From the course: Generative AI: Working with Large Language Models
Self-attention
- [Instructor] One of the key ingredients to transformers is self-attention. In this example text, "The monkey ate that banana because it was too hungry." How is the model able to determine that the it corresponds to the monkey and not the banana? It does this using a mechanism called self-attention that incorporates the embeddings for all the other words in the sentence. So when processing the word it, self-attention will take a weighted average of the embeddings of the other context words. The darker the shade, the more weight that word is given and every word is given some weight. And you can see that both banana and monkey come up as likely for the word it. But monkey has the higher weighted average. So what's happening under the hood? As part of the self-attention mechanism, the authors of the original transformer take the word embeddings and project it into three vector spaces, which they called query, key, and value.

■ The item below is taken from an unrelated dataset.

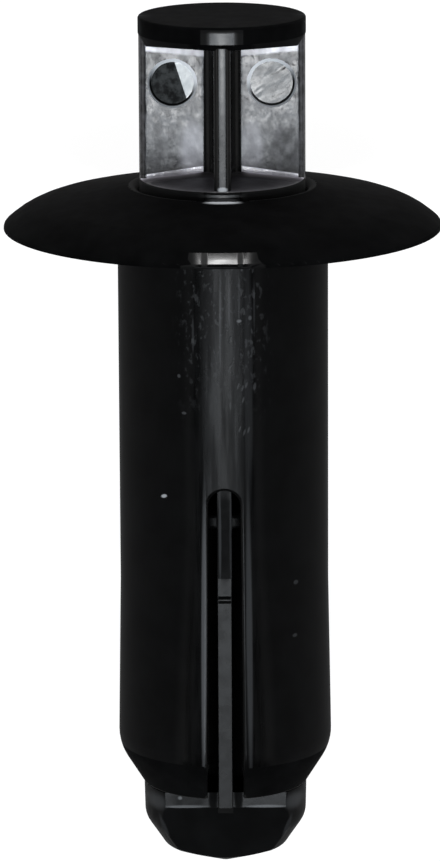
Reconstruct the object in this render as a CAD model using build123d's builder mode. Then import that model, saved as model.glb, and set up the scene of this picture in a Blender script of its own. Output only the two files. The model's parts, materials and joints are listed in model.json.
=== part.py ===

Projecting word embeddings into new vector spaces is a tool that mathematicians use to get different representations of the word embeddings. Now, in order to calculate to the attention weights, we'll take in as input the query, key, and value vectors. We then calculate the score of each word to determine how much focus to place on other words in the sentence. We want to try and figure out how the query and the key vectors relate to each other. This is done by taking the dot product of the query vector and the key vector. Queries and keys that are similar will have a large dot product. While those that don't share much in common will have little to no overlap. Now, if you've forgotten your linear algebra from school, the T means that we're performing a transpose operation on the vector K. So here N is the dimension of these vectors. We then divide this by the square root of N to scale the dot product attention, and so reduce its size. We now have the logits, and we can then convert this to probabilities by using the softmax function. We now multiply each value vector by the softmax score. We can then sum up the weighted value vectors, and this produces the self-attention calculation for a word. This process takes place for every single word in the sentence. And as we've seen in this video, self-attention allows us to apply a different weight to words in a sentence.